さて、「七譬」の2つ目です。『大般涅槃経』では、仏・菩薩を素晴らしい医師とするからこそ、善知識と名付けるとしています。それは、仏・菩薩とは、衆生の苦悩をよく知り、その原因と根治法を知っているからです。世間の病の原因も色々とあると思うのですが(同経では風・熱・水の三種にしているようです)、仏教の病を起こす原因は3つ、それが貪瞋痴の三毒です。いわば、むさぼり(貪欲)・いかり(瞋恚)・おろか(愚痴)という3つです。
それぞれ説明を要しないとも思いますが、一応申し上げれば、「むさぼり」について親鸞聖人の『弥陀如来名号徳』を参照しながら申し上げれば、「貪欲といふに二つあり。一つには婬貪、二つには財貪なり。この二つの貪欲のこころ」ということです。性的欲求を貪ること、そして金銭を貪ることです。無論、ともに人間が人間として生きていくための生存欲にも直結することです。ただ、そうであるが故に、常に自己を見失い、いつの間にかそれらに依存することも能くあることなのです。そして、『涅槃経』では仏・菩薩が衆生の「貪欲」を見たらば、「骨相を観ぜしむ」とあります。これは、一種の「白骨観(不浄観)」だといえましょう。我々自身、肉体を持って生きていても、死ねば骨になってしまう、よって、そのような一時的な存在に心を寄せても無意味であるとし、観無常させるのです。観無常は、貪欲から離れる一番良い方法です。そして、「世間虚仮、唯仏是真」(聖徳太子)の言葉の如く、永遠なる真理としての仏道に帰入していくのです。
次に「いかり」についてですが、同じく親鸞聖人の言葉として「おもてにいかりはらだつかたち」「心のうちにそねみねたむこころ」とあります(同箇所、本来は「無瞋」について説いているので、文としては否定している形になりますが、敢えて「瞋恚」の分かるように引用しています)。顔に、怒りを湛え、腹立てる様子を見せること、これは良く分かりますが、表情に出さなくたって、心の中に「嫉み」「妬み」を持つこともまた、「瞋恚」です。「妬み」「嫉み」、或いはそれらを合わせて「嫉妬」といっても良いと思いますが、この心持ちも恐ろしいですね。仏教では本来、他人に良いことが起きた場合には、妬むのではなくて「随喜」するように説いています。これは、一緒になって喜んであげるということです。なお、『涅槃経』では、その随喜に到る最も基本的な心持ちとしての「慈悲を観ぜしむ」とあります。ただ、困っている人を助けるだけが「慈悲」ではありません(強いていえば、それは「悲」の働きとされます)。善いことを一緒に喜び、或いは善くなるように助けること、これも「慈悲」です。ここに「嫉妬」はあり得ません。仏教徒に嫉妬があってはならないのです。
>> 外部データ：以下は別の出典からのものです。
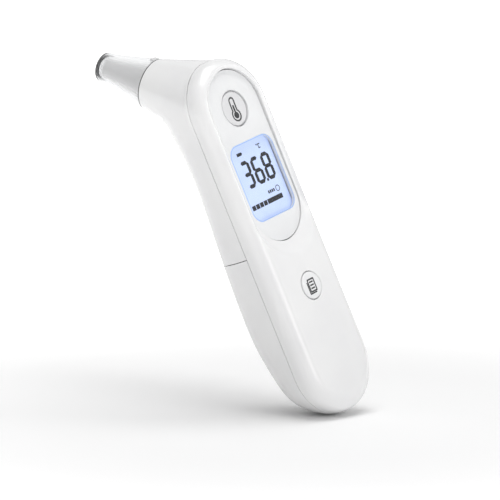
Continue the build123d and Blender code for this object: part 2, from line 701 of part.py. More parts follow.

最後に「おろか」についてですが、同じく親鸞聖人の言葉として「一切有情、智慧をならひ学びて無上菩提にいたらんとおもふこころ」が無いということです。世間的な評価としての「おろか」ということではなく、正しく仏道を学ぼうとしない、無上菩提に到ろうとしないこと、それが「おろか(愚痴)」なのです。自分にはその才能がない、或いは宗教など嫌い、これらが全て「おろか」ということです。しかし、因果の理法を信じ、そして仏陀釈尊の教えにしたがえば、必ず我々は無上菩提に至ることが出来るはずなのです。それは才能などの問題ではなく、今ここで学ぼうとする気力、志があるか否かです。『涅槃経』では、仏陀の「十二縁相を観ぜしむ」とあります。それはつまり、今自分が愚かであるということの理由である「無明」を正しく破るための方法論と、同時に方法そのものを提示していることになります。
このように、仏・菩薩は、一切衆生をして、様々な方法を正しく用いさせることにより、三毒から離れさせ、正しく仏の教えに帰入させていくわけです。よって、それは世間でいうところの「医師」のようなものであると、『大般涅槃経』では譬えているわけです。